Report the number of lines that hold the string "parts". Leave out any other text.

━━━━

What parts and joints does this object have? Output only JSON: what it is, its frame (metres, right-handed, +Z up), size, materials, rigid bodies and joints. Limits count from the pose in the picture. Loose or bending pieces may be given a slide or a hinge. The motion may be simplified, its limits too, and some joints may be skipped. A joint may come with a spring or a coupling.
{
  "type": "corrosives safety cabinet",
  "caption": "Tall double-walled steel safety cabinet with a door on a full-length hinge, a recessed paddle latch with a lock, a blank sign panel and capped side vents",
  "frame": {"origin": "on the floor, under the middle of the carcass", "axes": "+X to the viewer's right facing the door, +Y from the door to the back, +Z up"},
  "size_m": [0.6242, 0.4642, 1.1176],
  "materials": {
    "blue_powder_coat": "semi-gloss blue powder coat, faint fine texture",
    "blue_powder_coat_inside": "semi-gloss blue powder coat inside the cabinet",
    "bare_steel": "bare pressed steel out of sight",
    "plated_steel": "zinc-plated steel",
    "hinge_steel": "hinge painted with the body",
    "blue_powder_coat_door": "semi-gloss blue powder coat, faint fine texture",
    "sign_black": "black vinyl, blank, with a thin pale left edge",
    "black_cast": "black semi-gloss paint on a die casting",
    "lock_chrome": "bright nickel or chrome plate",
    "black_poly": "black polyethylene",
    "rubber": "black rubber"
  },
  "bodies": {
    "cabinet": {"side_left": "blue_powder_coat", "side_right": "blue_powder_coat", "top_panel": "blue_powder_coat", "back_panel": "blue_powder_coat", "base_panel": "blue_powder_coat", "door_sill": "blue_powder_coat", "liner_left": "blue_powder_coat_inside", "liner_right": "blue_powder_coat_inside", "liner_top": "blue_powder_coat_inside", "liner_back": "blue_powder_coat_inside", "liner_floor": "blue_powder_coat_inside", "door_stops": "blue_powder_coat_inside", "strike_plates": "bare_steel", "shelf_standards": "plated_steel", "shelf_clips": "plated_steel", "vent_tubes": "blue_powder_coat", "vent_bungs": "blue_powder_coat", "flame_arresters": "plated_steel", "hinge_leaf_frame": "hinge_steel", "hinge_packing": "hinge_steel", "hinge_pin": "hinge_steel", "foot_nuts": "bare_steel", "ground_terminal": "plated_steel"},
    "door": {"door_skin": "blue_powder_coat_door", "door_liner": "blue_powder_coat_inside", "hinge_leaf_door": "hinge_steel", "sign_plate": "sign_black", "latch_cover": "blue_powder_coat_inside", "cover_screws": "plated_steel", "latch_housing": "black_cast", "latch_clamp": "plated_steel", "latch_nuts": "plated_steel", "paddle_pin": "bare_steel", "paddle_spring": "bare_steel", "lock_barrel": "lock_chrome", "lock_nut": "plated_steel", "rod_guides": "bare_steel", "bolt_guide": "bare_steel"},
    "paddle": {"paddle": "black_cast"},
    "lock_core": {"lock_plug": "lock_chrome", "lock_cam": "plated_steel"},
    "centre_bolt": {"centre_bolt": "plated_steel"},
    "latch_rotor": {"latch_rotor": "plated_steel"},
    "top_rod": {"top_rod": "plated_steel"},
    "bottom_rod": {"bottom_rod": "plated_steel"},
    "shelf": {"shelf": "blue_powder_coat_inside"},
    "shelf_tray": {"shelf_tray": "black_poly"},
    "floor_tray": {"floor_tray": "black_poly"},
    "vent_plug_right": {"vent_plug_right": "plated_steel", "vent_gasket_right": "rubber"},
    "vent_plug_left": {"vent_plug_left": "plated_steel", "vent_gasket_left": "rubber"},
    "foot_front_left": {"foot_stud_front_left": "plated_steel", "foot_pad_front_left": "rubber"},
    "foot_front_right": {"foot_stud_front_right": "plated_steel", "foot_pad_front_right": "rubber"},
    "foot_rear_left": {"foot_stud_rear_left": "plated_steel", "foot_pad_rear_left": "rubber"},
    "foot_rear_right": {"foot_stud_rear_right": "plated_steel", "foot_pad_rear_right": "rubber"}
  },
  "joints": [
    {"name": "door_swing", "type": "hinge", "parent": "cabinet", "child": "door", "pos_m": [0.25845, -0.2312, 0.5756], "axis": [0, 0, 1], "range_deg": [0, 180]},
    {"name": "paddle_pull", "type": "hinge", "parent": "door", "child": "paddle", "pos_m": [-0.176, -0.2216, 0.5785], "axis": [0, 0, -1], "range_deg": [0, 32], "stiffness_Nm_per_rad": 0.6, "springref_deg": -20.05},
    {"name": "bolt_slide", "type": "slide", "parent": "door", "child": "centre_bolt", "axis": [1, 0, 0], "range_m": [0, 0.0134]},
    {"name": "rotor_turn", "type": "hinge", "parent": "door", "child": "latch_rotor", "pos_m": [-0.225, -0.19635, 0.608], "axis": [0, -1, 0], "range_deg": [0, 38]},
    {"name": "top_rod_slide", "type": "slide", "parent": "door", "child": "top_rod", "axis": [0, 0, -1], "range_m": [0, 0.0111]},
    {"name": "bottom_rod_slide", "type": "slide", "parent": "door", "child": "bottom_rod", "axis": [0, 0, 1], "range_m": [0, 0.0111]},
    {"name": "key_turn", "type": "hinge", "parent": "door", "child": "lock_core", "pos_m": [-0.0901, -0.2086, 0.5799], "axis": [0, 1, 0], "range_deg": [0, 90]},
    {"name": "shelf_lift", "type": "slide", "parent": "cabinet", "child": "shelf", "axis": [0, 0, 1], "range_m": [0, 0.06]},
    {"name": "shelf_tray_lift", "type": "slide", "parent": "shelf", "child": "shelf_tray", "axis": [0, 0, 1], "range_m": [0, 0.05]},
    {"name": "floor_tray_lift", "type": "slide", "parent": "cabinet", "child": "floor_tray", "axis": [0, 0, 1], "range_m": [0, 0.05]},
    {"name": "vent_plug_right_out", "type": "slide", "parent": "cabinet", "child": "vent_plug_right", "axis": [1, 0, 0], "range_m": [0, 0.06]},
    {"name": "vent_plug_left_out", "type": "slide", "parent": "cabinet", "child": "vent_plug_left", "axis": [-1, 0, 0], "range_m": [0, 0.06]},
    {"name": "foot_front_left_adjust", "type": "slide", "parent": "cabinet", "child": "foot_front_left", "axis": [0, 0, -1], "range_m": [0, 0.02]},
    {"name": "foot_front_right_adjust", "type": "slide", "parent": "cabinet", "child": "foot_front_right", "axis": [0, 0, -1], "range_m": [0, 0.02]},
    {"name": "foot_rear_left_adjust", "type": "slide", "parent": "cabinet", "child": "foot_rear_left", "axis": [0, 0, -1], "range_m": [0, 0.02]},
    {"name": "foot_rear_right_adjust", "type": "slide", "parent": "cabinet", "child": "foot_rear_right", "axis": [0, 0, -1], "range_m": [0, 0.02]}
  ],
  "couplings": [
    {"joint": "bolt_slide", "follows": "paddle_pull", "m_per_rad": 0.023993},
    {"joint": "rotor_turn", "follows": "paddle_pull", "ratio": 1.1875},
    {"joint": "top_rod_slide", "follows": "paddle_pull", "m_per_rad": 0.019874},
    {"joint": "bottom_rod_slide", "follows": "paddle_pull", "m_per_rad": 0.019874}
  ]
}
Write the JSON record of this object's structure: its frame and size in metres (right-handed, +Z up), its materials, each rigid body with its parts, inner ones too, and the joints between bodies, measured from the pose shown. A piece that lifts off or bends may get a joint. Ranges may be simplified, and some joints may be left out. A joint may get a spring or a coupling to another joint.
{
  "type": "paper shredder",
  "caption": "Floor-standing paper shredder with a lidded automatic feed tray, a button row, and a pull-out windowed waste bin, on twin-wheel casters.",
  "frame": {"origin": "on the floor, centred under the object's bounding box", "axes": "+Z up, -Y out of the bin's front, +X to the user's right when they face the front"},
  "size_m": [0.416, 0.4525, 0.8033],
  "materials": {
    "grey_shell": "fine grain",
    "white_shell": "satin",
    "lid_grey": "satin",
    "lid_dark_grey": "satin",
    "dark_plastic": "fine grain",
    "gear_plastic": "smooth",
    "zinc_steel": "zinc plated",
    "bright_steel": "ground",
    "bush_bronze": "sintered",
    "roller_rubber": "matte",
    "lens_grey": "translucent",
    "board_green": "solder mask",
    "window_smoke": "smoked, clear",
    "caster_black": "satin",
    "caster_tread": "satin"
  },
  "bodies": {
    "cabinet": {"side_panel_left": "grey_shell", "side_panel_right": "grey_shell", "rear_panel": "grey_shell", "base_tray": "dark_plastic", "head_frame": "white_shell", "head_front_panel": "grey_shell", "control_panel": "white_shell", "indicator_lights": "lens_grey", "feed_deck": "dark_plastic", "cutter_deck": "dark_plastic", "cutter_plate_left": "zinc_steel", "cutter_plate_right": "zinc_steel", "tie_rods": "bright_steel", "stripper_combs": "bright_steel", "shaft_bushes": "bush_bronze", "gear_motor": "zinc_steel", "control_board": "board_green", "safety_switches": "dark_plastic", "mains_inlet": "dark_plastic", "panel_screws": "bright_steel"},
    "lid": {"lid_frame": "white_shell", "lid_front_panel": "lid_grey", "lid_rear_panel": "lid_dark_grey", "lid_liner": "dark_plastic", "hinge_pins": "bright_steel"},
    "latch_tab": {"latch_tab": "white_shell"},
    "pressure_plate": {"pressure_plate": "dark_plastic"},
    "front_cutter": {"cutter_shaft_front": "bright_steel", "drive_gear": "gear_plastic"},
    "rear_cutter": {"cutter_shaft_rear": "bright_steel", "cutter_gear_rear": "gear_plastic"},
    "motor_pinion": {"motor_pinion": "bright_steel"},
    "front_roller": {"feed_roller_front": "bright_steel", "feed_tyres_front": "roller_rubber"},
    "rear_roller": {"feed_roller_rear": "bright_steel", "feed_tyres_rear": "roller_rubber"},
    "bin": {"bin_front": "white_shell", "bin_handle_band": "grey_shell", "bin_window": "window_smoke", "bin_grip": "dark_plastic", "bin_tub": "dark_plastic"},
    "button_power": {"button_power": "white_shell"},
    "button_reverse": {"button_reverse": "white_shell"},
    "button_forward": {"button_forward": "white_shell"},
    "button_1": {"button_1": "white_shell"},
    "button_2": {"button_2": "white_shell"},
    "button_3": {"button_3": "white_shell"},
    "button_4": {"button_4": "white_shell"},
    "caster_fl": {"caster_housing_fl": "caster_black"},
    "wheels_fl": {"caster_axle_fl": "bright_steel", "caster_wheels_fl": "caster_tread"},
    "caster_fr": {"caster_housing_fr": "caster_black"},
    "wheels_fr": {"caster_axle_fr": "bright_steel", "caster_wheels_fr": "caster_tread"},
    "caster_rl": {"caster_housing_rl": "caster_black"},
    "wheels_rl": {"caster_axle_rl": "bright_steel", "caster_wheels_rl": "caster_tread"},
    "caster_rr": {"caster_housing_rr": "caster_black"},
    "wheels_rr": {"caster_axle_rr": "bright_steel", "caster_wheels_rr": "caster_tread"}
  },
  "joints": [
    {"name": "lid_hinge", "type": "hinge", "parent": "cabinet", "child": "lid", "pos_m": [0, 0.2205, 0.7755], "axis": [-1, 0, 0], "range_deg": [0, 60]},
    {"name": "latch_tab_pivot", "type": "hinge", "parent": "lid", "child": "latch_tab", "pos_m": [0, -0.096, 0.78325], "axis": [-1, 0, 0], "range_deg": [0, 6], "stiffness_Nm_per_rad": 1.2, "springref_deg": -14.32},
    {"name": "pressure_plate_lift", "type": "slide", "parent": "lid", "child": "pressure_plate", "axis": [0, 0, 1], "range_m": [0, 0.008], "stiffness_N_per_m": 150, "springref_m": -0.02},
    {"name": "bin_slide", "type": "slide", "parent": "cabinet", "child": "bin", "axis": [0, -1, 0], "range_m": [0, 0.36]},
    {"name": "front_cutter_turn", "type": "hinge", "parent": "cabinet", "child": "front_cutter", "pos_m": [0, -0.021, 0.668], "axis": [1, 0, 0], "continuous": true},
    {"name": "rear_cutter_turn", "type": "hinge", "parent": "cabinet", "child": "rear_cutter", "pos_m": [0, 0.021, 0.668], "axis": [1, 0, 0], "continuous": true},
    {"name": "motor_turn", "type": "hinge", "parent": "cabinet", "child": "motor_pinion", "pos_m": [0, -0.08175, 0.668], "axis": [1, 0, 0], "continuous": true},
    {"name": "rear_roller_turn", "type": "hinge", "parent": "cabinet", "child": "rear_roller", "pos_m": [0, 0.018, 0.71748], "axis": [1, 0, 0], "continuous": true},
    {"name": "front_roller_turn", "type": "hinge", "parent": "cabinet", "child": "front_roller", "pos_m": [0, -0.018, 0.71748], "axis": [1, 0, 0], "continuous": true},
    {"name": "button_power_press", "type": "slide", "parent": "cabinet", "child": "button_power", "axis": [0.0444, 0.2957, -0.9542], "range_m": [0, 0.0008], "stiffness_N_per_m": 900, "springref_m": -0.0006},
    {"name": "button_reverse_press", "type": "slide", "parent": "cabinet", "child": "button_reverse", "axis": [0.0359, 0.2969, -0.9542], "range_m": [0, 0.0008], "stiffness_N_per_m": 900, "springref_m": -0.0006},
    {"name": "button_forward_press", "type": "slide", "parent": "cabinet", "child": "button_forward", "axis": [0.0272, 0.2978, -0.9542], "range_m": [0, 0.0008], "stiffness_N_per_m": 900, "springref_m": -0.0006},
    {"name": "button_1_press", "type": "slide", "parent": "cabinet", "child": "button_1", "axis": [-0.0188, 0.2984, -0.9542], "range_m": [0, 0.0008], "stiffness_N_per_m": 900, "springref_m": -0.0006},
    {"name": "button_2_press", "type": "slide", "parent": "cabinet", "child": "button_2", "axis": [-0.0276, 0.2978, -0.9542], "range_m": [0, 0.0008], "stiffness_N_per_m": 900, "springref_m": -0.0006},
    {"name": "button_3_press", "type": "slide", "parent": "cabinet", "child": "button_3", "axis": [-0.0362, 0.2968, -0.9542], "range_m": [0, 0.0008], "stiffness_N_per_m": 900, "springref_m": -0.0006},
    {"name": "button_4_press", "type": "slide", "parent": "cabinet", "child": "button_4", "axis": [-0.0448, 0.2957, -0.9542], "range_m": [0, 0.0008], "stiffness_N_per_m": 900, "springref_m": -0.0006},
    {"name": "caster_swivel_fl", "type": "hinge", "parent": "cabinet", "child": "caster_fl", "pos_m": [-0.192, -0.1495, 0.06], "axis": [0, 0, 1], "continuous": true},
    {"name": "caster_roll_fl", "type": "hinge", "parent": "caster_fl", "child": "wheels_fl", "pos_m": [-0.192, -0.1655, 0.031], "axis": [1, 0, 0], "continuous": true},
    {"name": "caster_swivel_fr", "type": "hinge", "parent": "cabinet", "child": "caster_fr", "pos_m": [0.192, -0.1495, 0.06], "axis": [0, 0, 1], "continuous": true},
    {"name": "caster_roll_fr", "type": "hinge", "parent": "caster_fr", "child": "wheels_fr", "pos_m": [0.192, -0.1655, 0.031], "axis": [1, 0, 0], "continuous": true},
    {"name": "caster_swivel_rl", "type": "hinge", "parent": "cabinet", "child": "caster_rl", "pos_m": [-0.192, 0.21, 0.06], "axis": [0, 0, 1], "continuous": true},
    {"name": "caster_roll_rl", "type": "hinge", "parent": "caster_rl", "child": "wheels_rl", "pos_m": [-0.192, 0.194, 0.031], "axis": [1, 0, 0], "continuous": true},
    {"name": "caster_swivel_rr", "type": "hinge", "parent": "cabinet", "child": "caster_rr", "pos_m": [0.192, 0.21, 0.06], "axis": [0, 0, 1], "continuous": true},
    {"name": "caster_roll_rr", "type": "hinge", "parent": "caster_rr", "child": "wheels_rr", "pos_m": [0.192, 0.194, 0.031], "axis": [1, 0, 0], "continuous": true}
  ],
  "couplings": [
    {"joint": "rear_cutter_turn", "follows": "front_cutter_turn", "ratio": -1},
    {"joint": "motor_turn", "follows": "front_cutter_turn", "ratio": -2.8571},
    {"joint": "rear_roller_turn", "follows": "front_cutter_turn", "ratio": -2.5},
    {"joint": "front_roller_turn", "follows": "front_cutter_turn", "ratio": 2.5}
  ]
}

━━━━

### Exercise result
2